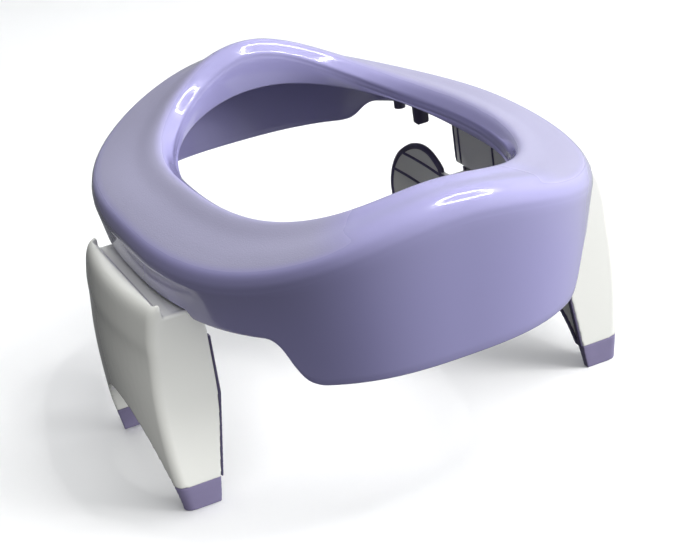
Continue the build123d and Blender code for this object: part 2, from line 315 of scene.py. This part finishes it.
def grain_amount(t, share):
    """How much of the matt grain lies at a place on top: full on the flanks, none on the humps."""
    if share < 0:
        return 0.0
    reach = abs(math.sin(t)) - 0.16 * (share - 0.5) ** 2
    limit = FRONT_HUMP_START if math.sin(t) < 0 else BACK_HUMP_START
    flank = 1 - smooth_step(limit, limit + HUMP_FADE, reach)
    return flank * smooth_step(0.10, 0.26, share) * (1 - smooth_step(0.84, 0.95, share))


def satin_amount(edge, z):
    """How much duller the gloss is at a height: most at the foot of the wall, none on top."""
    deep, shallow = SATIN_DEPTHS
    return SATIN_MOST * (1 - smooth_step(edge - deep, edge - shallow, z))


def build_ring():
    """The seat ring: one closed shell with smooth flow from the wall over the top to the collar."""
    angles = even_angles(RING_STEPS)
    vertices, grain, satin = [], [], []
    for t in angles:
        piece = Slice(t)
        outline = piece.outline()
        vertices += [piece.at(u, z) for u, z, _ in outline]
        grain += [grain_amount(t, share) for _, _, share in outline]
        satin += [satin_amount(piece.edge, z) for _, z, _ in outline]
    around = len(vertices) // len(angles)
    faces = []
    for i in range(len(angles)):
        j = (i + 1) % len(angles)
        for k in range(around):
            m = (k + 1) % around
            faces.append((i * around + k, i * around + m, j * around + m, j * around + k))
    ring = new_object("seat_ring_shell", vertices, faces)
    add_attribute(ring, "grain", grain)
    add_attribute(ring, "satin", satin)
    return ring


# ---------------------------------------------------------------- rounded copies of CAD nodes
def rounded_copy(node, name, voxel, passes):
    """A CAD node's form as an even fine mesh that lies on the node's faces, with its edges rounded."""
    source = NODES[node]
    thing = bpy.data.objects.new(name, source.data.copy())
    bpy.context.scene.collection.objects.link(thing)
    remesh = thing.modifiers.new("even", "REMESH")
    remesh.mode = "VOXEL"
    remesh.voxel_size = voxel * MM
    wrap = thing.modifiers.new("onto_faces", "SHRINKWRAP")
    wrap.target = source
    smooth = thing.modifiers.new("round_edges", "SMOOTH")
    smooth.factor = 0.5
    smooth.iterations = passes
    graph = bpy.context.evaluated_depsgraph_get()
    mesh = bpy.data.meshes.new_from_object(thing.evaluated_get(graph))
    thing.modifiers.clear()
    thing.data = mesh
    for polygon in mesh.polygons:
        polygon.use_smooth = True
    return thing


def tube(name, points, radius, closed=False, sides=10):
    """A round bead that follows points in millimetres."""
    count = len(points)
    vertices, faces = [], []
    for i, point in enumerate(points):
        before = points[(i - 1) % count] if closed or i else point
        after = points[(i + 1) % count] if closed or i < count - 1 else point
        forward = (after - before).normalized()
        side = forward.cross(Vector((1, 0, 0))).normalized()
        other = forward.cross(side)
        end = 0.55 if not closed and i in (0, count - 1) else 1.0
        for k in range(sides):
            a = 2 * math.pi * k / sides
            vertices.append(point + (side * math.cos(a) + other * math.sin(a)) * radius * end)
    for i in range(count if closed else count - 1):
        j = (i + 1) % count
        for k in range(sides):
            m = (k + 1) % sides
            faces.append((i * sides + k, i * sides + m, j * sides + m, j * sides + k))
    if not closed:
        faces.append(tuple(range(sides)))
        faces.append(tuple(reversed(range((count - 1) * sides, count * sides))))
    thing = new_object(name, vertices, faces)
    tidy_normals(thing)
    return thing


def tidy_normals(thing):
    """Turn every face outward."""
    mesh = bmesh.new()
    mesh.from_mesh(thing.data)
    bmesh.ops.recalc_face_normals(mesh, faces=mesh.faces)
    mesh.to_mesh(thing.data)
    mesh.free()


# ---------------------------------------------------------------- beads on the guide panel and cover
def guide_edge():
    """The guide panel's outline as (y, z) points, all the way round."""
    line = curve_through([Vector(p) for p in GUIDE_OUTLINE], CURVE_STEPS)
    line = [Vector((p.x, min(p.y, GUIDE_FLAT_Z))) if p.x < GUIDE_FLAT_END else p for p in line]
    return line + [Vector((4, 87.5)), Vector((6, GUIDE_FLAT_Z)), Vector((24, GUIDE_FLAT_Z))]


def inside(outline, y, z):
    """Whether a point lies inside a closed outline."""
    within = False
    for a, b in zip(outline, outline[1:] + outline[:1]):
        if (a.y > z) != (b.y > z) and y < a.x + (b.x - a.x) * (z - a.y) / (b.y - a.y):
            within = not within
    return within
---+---
EXERCISE REQUIREMENTS
Print again each line of the listing above, exactly as it appears.

WRITTEN RESPONSE
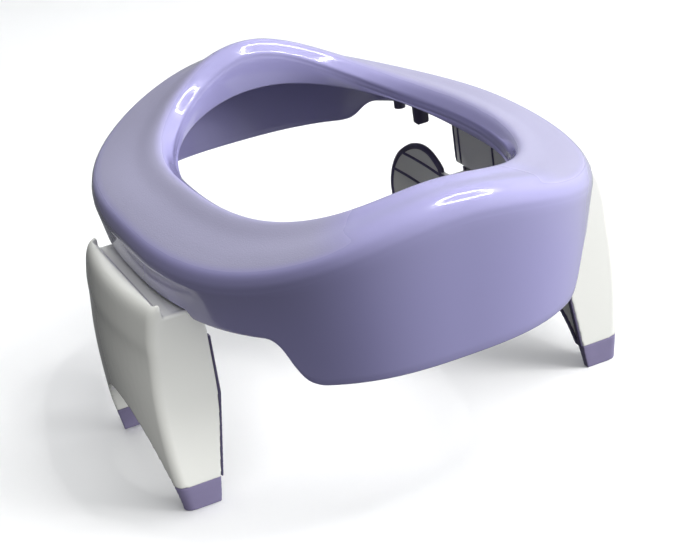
Continue the build123d and Blender code for this object: part 2, from line 315 of scene.py. This part finishes it.
def grain_amount(t, share):
    """How much of the matt grain lies at a place on top: full on the flanks, none on the humps."""
    if share < 0:
        return 0.0
    reach = abs(math.sin(t)) - 0.16 * (share - 0.5) ** 2
    limit = FRONT_HUMP_START if math.sin(t) < 0 else BACK_HUMP_START
    flank = 1 - smooth_step(limit, limit + HUMP_FADE, reach)
    return flank * smooth_step(0.10, 0.26, share) * (1 - smooth_step(0.84, 0.95, share))


def satin_amount(edge, z):
    """How much duller the gloss is at a height: most at the foot of the wall, none on top."""
    deep, shallow = SATIN_DEPTHS
    return SATIN_MOST * (1 - smooth_step(edge - deep, edge - shallow, z))


def build_ring():
    """The seat ring: one closed shell with smooth flow from the wall over the top to the collar."""
    angles = even_angles(RING_STEPS)
    vertices, grain, satin = [], [], []
    for t in angles:
        piece = Slice(t)
        outline = piece.outline()
        vertices += [piece.at(u, z) for u, z, _ in outline]
        grain += [grain_amount(t, share) for _, _, share in outline]
        satin += [satin_amount(piece.edge, z) for _, z, _ in outline]
    around = len(vertices) // len(angles)
    faces = []
    for i in range(len(angles)):
        j = (i + 1) % len(angles)
        for k in range(around):
            m = (k + 1) % around
            faces.append((i * around + k, i * around + m, j * around + m, j * around + k))
    ring = new_object("seat_ring_shell", vertices, faces)
    add_attribute(ring, "grain", grain)
    add_attribute(ring, "satin", satin)
    return ring


# ---------------------------------------------------------------- rounded copies of CAD nodes
def rounded_copy(node, name, voxel, passes):
    """A CAD node's form as an even fine mesh that lies on the node's faces, with its edges rounded."""
    source = NODES[node]
    thing = bpy.data.objects.new(name, source.data.copy())
    bpy.context.scene.collection.objects.link(thing)
    remesh = thing.modifiers.new("even", "REMESH")
    remesh.mode = "VOXEL"
    remesh.voxel_size = voxel * MM
    wrap = thing.modifiers.new("onto_faces", "SHRINKWRAP")
    wrap.target = source
    smooth = thing.modifiers.new("round_edges", "SMOOTH")
    smooth.factor = 0.5
    smooth.iterations = passes
    graph = bpy.context.evaluated_depsgraph_get()
    mesh = bpy.data.meshes.new_from_object(thing.evaluated_get(graph))
    thing.modifiers.clear()
    thing.data = mesh
    for polygon in mesh.polygons:
        polygon.use_smooth = True
    return thing


def tube(name, points, radius, closed=False, sides=10):
    """A round bead that follows points in millimetres."""
    count = len(points)
    vertices, faces = [], []
    for i, point in enumerate(points):
        before = points[(i - 1) % count] if closed or i else point
        after = points[(i + 1) % count] if closed or i < count - 1 else point
        forward = (after - before).normalized()
        side = forward.cross(Vector((1, 0, 0))).normalized()
        other = forward.cross(side)
        end = 0.55 if not closed and i in (0, count - 1) else 1.0
        for k in range(sides):
            a = 2 * math.pi * k / sides
            vertices.append(point + (side * math.cos(a) + other * math.sin(a)) * radius * end)
    for i in range(count if closed else count - 1):
        j = (i + 1) % count
        for k in range(sides):
            m = (k + 1) % sides
            faces.append((i * sides + k, i * sides + m, j * sides + m, j * sides + k))
    if not closed:
        faces.append(tuple(range(sides)))
        faces.append(tuple(reversed(range((count - 1) * sides, count * sides))))
    thing = new_object(name, vertices, faces)
    tidy_normals(thing)
    return thing


def tidy_normals(thing):
    """Turn every face outward."""
    mesh = bmesh.new()
    mesh.from_mesh(thing.data)
    bmesh.ops.recalc_face_normals(mesh, faces=mesh.faces)
    mesh.to_mesh(thing.data)
    mesh.free()


# ---------------------------------------------------------------- beads on the guide panel and cover
def guide_edge():
    """The guide panel's outline as (y, z) points, all the way round."""
    line = curve_through([Vector(p) for p in GUIDE_OUTLINE], CURVE_STEPS)
    line = [Vector((p.x, min(p.y, GUIDE_FLAT_Z))) if p.x < GUIDE_FLAT_END else p for p in line]
    return line + [Vector((4, 87.5)), Vector((6, GUIDE_FLAT_Z)), Vector((24, GUIDE_FLAT_Z))]


def inside(outline, y, z):
    """Whether a point lies inside a closed outline."""
    within = False
    for a, b in zip(outline, outline[1:] + outline[:1]):
        if (a.y > z) != (b.y > z) and y < a.x + (b.x - a.x) * (z - a.y) / (b.y - a.y):
            within = not within
    return within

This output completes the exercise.